There is some obvious initialization we could do for our circle objects, so let's define a constructor. Example 3.2 shows a constructor that lets us specify the initial values for the center and radius of our new Circle object. The example also shows a use of the this keyword, as described in the previous section.

Example 3.2: A Constructor for the Circle Class

public class Circle {
    public double x, y, r;  // The center and the radius of the circle
    // The constructor method.
    public Circle(double x, double y, double r)
    {
        this.x = x;
        this.y = y;
        this.r = r;
    }   
    public double circumference() { return 2 * 3.14159 * r; }
    public double area() { return 3.14159 * r*r; }
}

With the old, default constructor, we had to write code like this:

Circle c = new Circle();
c.x = 1.414;  
c.y = -1.0;  
c.r = .25;

With this new constructor the initialization becomes part of the object creation step:

Circle c = new Circle(1.414, -1.0, .25);

There are two important notes about naming and declaring constructors:

Multiple Constructors

Sometimes you'll want to be able to initialize an object in a number of different ways, depending on what is most convenient in a particular circumstance. For example, we might want to be able to initialize the radius of a circle without initializing the center, or we might want to initialize a circle to have the same center and radius as another circle, or we might want to initialize all the fields to default values. Doing this is no problem: A class can have any number of constructor methods. Example 3.3 shows how.

Example 3.3: Multiple Circle Constructors

public class Circle {
    public double x, y, r;
    public Circle(double x, double y, double r) {
        this.x = x; this.y = y; this.r = r;
    }
    public Circle(double r) { x = 0.0; y = 0.0; this.r = r; }
    public Circle(Circle c) { x = c.x; y = c.y; r = c.r; }
    public Circle() { x = 0.0; y = 0.0; r = 1.0; }
    public double circumference() { return 2 * 3.14159 * r; }
    public double area() { return 3.14159 * r*r; }
}

Method Overloading

The surprising thing in this example (not so surprising if you're a C++ programmer) is that all the constructor methods have the same name! So how can the compiler tell them apart? The way that you and I tell them apart is that the four methods take different arguments and are useful in different circumstances. The compiler tells them apart in the same way. In Java, a method is distinguished by its name, and by the number, type, and position of its arguments. This is not limited to constructor methods--any two methods are not the same unless they have the same name, and the same number of arguments of the same type passed at the same position in the argument list. When you call a method and there is more than one method with the same name, the compiler automatically picks the one that matches the data types of the arguments you are passing.

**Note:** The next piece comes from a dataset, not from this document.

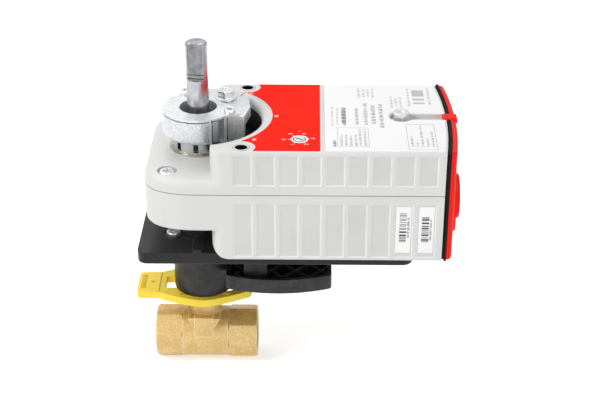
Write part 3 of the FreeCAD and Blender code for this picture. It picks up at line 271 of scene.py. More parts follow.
looks = {
    "housingGrey": {"first": tone(219, 219, 217), "second": tone(215, 215, 213), "driftSize": 0.06,
                    "depth": 0.000012, "smooth": 0.34, "rough": 0.46, "specular": 0.4, "rub": 0.6,
                    "worn": tone(242, 242, 240), "rubWidth": 0.0005},
    "panelGrey": {"first": tone(214, 214, 213), "second": tone(209, 209, 208), "driftSize": 0.03,
                  "grainSize": 0.0005, "depth": 0.00003, "smooth": 0.5, "rough": 0.62, "specular": 0.35},
    # painted highlight: a lighter tone for the sloped borders round the sunk panels
    "bevelHighlight": {"first": tone(229, 229, 228), "second": tone(225, 225, 224), "driftSize": 0.03,
                  "depth": 0.000008, "smooth": 0.3, "rough": 0.4},
    "bracketBlack": {"first": tone(29, 29, 29), "second": tone(22, 22, 22), "driftSize": 0.03,
                     "grainSize": 0.0005, "depth": 0.00003, "smooth": 0.28, "rough": 0.44, "specular": 0.28,
                     "rub": 0.9, "worn": tone(92, 92, 91), "rubWidth": 0.0009},
    "neckBlack": {"first": tone(50, 49, 48), "second": tone(24, 23, 23), "driftSize": 0.008,
                  "grainSize": 0.0006, "depth": 0.00006, "smooth": 0.3, "rough": 0.48, "handSize": 0.006,
                  "specular": 0.36, "rub": 0.4, "worn": tone(88, 86, 84)},
    "gripYellow": {"first": tone(226, 186, 50), "second": tone(216, 176, 44), "driftSize": 0.02,
                   "smooth": 0.4, "rough": 0.5, "specular": 0.3},
    "clipYellow": {"first": tone(255, 228, 78), "second": tone(253, 221, 66), "driftSize": 0.02,
                   "smooth": 0.36, "rough": 0.48, "soft": 0.1, "specular": 0.3, "rub": 0.4,
                   "worn": tone(255, 238, 120)},
    "brassForged": {"first": tone(236, 208, 150), "second": tone(216, 184, 122), "driftSize": 0.007,
                    "speck": tone(204, 172, 112), "skinSize": 0.0013, "depth": 0.00003, "metallic": 0.45,
                    "smooth": 0.32, "rough": 0.52, "handSize": 0.003, "rub": 1.4,
                    "worn": tone(255, 244, 206), "rubWidth": 0.0009},
    "zincCast": {"first": tone(236, 238, 240), "second": tone(214, 218, 221), "driftSize": 0.005,
                 "speck": tone(190, 194, 198), "skinSize": 0.0011, "depth": 0.00003, "metallic": 0.55,
                 "smooth": 0.26, "rough": 0.44, "handSize": 0.002, "rub": 0.8, "worn": tone(252, 252, 253)},
    "zincCap": {"first": tone(240, 241, 242), "second": tone(222, 225, 227), "driftSize": 0.005,
                "speck": tone(206, 210, 213), "skinSize": 0.0010, "depth": 0.00002, "metallic": 0.4,
                "smooth": 0.3, "rough": 0.46, "handSize": 0.002, "rub": 0.8, "worn": tone(255, 255, 255)},
    "zincPlated": {"first": tone(226, 230, 234), "second": tone(230, 229, 222), "driftSize": 0.003,
                   "grainSize": 0.0003, "metallic": 0.85, "smooth": 0.16, "rough": 0.32, "rub": 0.5,
                   "worn": tone(244, 245, 246)},
    "shaftSteel": {"first": tone(186, 187, 191), "second": tone(164, 165, 170), "ringPitch": 0.0004,
                   "depth": 0.000008, "metallic": 1.0, "smooth": 0.18, "rough": 0.3, "handSize": 0.004,
                   "rub": 0.7, "worn": tone(246, 246, 247), "brushed": 0.3},
    "shaftMilled": {"first": tone(150, 151, 154), "second": tone(122, 124, 127), "driftSize": 0.004,
                    "ringPitch": 0.0005, "depth": 0.00002, "metallic": 0.55, "smooth": 0.45, "rough": 0.62,
                    "handSize": 0.004},
    # painted shade: a dark tone for the groove at the foot of the shaft's flat
    "shaftGrooveShade": {"first": tone(70, 70, 73), "second": tone(56, 56, 59), "driftSize": 0.004,
                    "metallic": 0.4, "smooth": 0.5, "rough": 0.65},
    "hubSteel": {"first": tone(206, 208, 210), "second": tone(186, 188, 190), "driftSize": 0.005,
                 "ringPitch": 0.0005, "depth": 0.000012, "metallic": 0.95, "smooth": 0.2, "rough": 0.34,
                 "rub": 0.6, "worn": tone(240, 240, 240)},
    # painted shade: near-black for the cap groove, the hub's slots and the clamp's gaps
    "recessShade": {"first": tone(58, 60, 62), "second": tone(40, 41, 43), "driftSize": 0.003,
                  "grainSize": 0.0005, "depth": 0.00002, "metallic": 0.3, "smooth": 0.5, "rough": 0.65},
    "ringBrass": {"first": tone(206, 200, 178), "second": tone(186, 180, 156), "driftSize": 0.005,
                  "ringPitch": 0.0006, "metallic": 0.9, "smooth": 0.2, "rough": 0.34},
    "redLabel": {"first": tone(255, 34, 8), "second": tone(254, 28, 5), "driftSize": 0.05,
                 "grainSize": 0.0012, "depth": 0.000006, "smooth": 0.5, "rough": 0.6, "specular": 0.06},
    "whiteLabel": {"first": tone(247, 247, 247), "second": tone(244, 244, 244), "driftSize": 0.05,
                   "grainSize": 0.0012, "depth": 0.000006, "smooth": 0.4, "rough": 0.5, "specular": 0.25},
    "gasketBlack": {"first": tone(30, 22, 20), "second": tone(16, 12, 11), "driftSize": 0.004,
                    "speck": tone(8, 7, 7), "skinSize": 0.0008, "depth": 0.00012, "smooth": 0.7,
                    "rough": 0.9, "specular": 0.25},
    # plain near-black: painted shade in the shell joint, the hole bores and the knob's slit, and the well's
    # black band
    "plainBlack": {"first": tone(22, 22, 23), "second": tone(14, 14, 15), "grainSize": 0.0005,
                   "depth": 0.00002, "smooth": 0.4, "rough": 0.55, "specular": 0.3},
    "coverRed": {"first": tone(255, 30, 10), "second": tone(251, 24, 7), "driftSize": 0.03, "smooth": 0.36,
                 "rough": 0.48, "specular": 0.14, "rub": 0.3, "worn": tone(255, 84, 62)},
    "knobWhite": {"first": tone(232, 232, 230), "second": tone(224, 224, 221), "grainSize": 0.0003,
                  "smooth": 0.35, "rough": 0.45},
    "ballChrome": {"first": tone(214, 216, 220), "second": tone(204, 206, 210), "depth": 0.000004,
                   "metallic": 1.0, "smooth": 0.06, "rough": 0.12},
    "seatWhite": {"first": tone(240, 240, 236), "second": tone(232, 232, 227), "depth": 0.000008,
                  "smooth": 0.45, "rough": 0.6, "soft": 0.1},
    "stemSteel": {"first": tone(190, 192, 196), "second": tone(178, 180, 184), "ringPitch": 0.0004,
                  "metallic": 1.0, "smooth": 0.22, "rough": 0.34},
    "sealRubber": {"first": tone(34, 34, 34), "second": tone(26, 26, 26), "driftSize": 0.005,
                   "grainSize": 0.0005, "depth": 0.00003, "smooth": 0.6, "rough": 0.75},
    "bushingBronze": {"first": tone(178, 138, 82), "second": tone(160, 122, 70), "driftSize": 0.004,
                      "speck": tone(110, 82, 46), "skinSize": 0.0006, "depth": 0.00002, "metallic": 0.95,
                      "smooth": 0.35, "rough": 0.5},
    "gearSteel": {"first": tone(158, 161, 166), "second": tone(144, 147, 152), "driftSize": 0.006,
                  "ringPitch": 0.0005, "metallic": 1.0, "smooth": 0.26, "rough": 0.4, "rub": 0.5,
                  "worn": tone(206, 208, 212)},
    "plateSteel": {"first": tone(184, 186, 189), "second": tone(172, 175, 178), "grainSize": 0.0007,
                   "metallic": 1.0, "smooth": 0.28, "rough": 0.42},
    "motorCan": {"first": tone(170, 172, 176), "second": tone(158, 160, 164), "grainSize": 0.0006,
                 "metallic": 1.0, "smooth": 0.24, "rough": 0.36},
    "springBlue": {"first": tone(84, 92, 108), "second": tone(62, 68, 84), "driftSize": 0.004,
                   "grainSize": 0.0006, "metallic": 1.0, "smooth": 0.2, "rough": 0.34},
    "sensorBlack": {"first": tone(44, 44, 46), "second": tone(36, 36, 38), "driftSize": 0.006, "smooth": 0.4,
                    "rough": 0.5},
    "boardGreen": {"first": tone(22, 96, 52), "second": tone(17, 82, 44), "driftSize": 0.012,
                   "grainSize": 0.0008, "smooth": 0.26, "rough": 0.38, "coat": 0.3},
    "terminalGreen": {"first": tone(52, 148, 84), "second": tone(44, 136, 76), "smooth": 0.38, "rough": 0.5},
}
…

Defining methods with the same name and different argument types is called method overloading. It can be a convenient technique, as long as you only give methods the same name when they perform similar functions on slightly different forms of input data. Overloaded methods may have different return types, but only if they have different arguments. Don't confuse method overloading with method overriding, which we'll discuss later.

this Again

There is a specialized use of the this keyword that arises when a class has multiple constructors--it can be used from a constructor to invoke one of the other constructors of the same class. So we could rewrite the additional constructors from Example 3.3 in terms of the first one like this:

public Circle(double x, double y, double r) { 
    this.x = x; this.y = y; this.r = r; 
}
public Circle(double r) { this(0.0, 0.0, r); }
public Circle(Circle c) { this(c.x, c.y, c.r); }
public Circle() { this(0.0, 0.0, 1.0); }

Here, the this() call refers to whatever constructor of the class takes the specified type of arguments. This would be a more impressive example, of course, if the first constructor that we were invoking did a more significant amount of initialization, as it might, for example, if we were writing a more complicated class.

There is a very important restriction on this this syntax: it may only appear as the first statement in a constructor. It may, of course, be followed by any additional initialization that a particular version of the constructor needs to do. The reason for this restriction involves the automatic invocation of superclass constructor methods, which we'll explore later in this chapter.